Bankruptcy and privacy considerations

bankruptcyThe current global economic climate has led to a growing number of bankruptcy and insolvency proceedings, particularly in the U.S. In dealing with these proceedings, many business leaders have not paid enough attention to the role of privacy law and its impact on the bottom line.

A prime example is the bankruptcy of U.S. online toy retailer, Toysmart.com. Toysmart.com had collected vast amounts of personal information from its online consumers in accordance with its privacy policy, which stated that the company would never share its database with third parties. Despite the promise, Toysmart.com then made attempts to sell the database. The U.S. Federal Trade Commission (“FTC”) then sued Toysmart.com seeking injunctive and declaratory relief to prevent the sale of the database by Toysmart.com. The complaint alleged that Toysmart.com had violated U.S. law by misrepresenting to consumers that personal information would never be shared with third parties, and then disclosing, selling and offering that information for sale. Toysmart.com later settled with the FTC. The settlement agreement forbid the sale of the database except under very limited circumstances.

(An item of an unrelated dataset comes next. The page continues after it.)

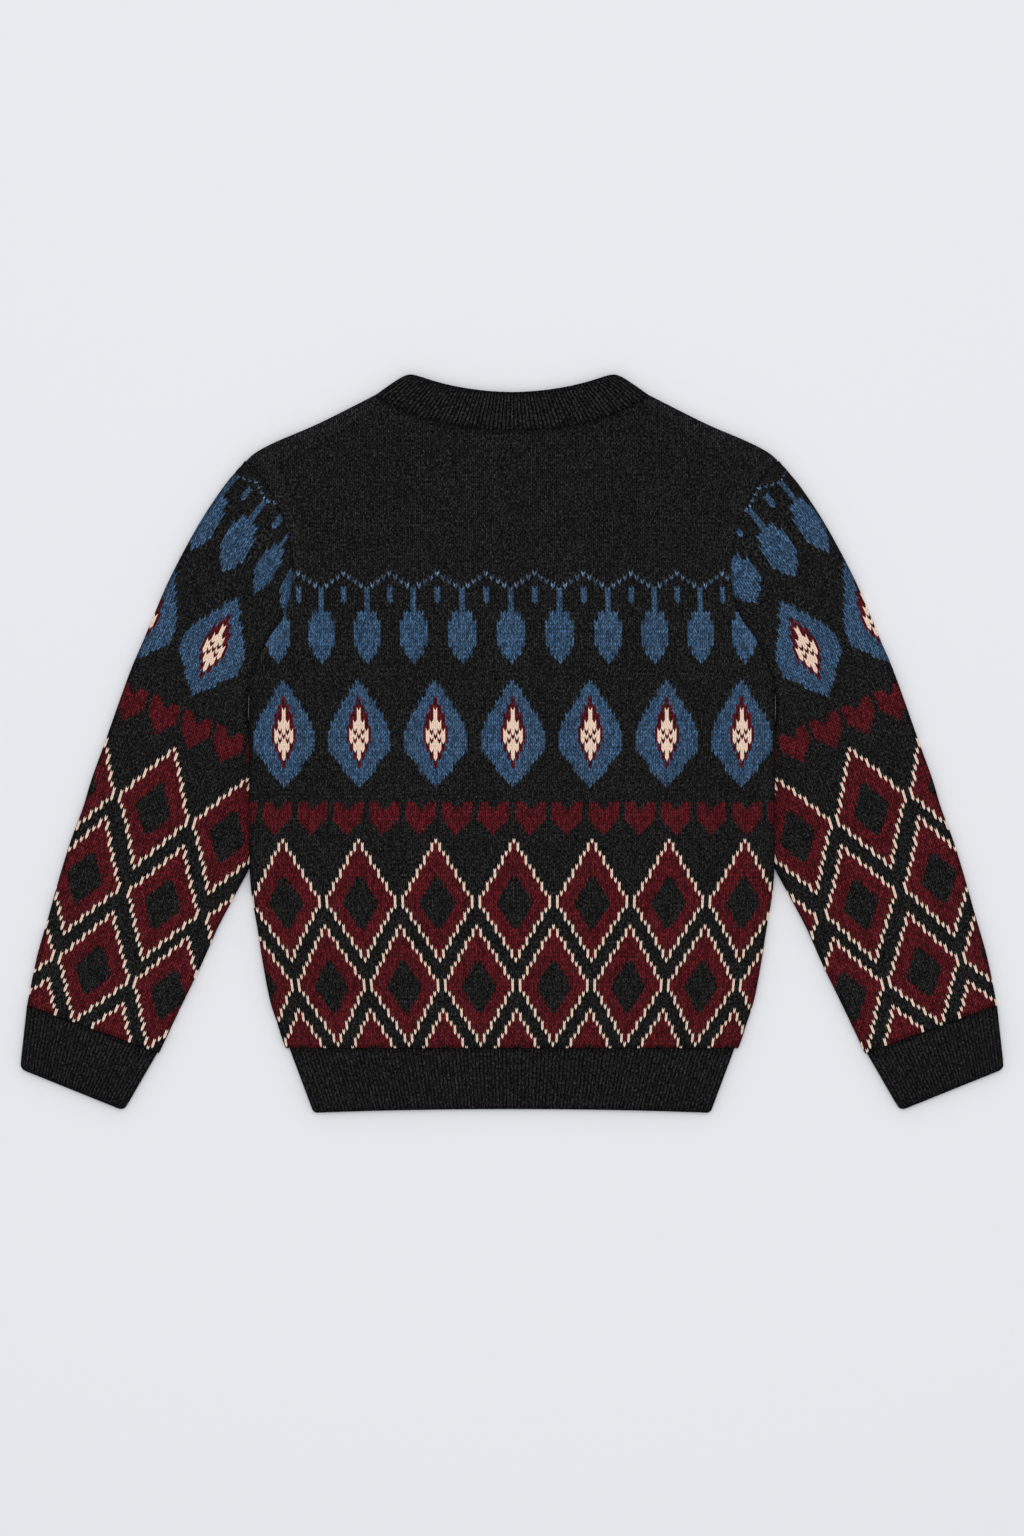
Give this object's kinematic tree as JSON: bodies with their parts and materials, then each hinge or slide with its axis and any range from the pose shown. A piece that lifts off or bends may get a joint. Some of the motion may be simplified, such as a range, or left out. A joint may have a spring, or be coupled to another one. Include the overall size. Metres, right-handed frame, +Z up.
{
  "type": "argyle sweater",
  "caption": "Child's long-sleeved crew-neck pullover in banded jacquard knit with ribbed neck, hem and cuffs, laid flat with its back up.",
  "frame": {"origin": "on the surface that the garment lies on, under the middle of its outline", "axes": "+Z up from the surface, +Y from the hem towards the neck, +X across the garment towards the right sleeve as it lies with its back up"},
  "size_m": [0.7388, 0.5539, 0.0118],
  "materials": {
    "patterned_knit": "matte woollen jacquard knit: charcoal ground with blue, burgundy and cream figures in bands",
    "black_ribbing": "matte charcoal single rib in the same yarn"
  },
  "bodies": {
    "root": {"back_panel": "patterned_knit", "front_panel": "patterned_knit", "sleeve_left": "patterned_knit", "sleeve_right": "patterned_knit", "cuff_left": "black_ribbing", "cuff_right": "black_ribbing", "hem_front": "black_ribbing", "hem_back": "black_ribbing", "neckband": "black_ribbing"}
  },
  "joints": []
}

Of course, Canadian companies are subject to Canadian privacy laws such as PIPEDA, which require the consent of individuals for the disclosure of personal information to third parties. In structuring privacy policies, Canadian companies should consider all outcomes including bankruptcy. As a result, privacy policies should be carefully drafted with consideration of the possibility that personal information may be shared with third parties in the event of bankruptcy.  Doing so will almost certainly not be enough to fully comply with Canadian legal requirements, but it’s a prudent step in the right direction – especially in these uncertain economic times.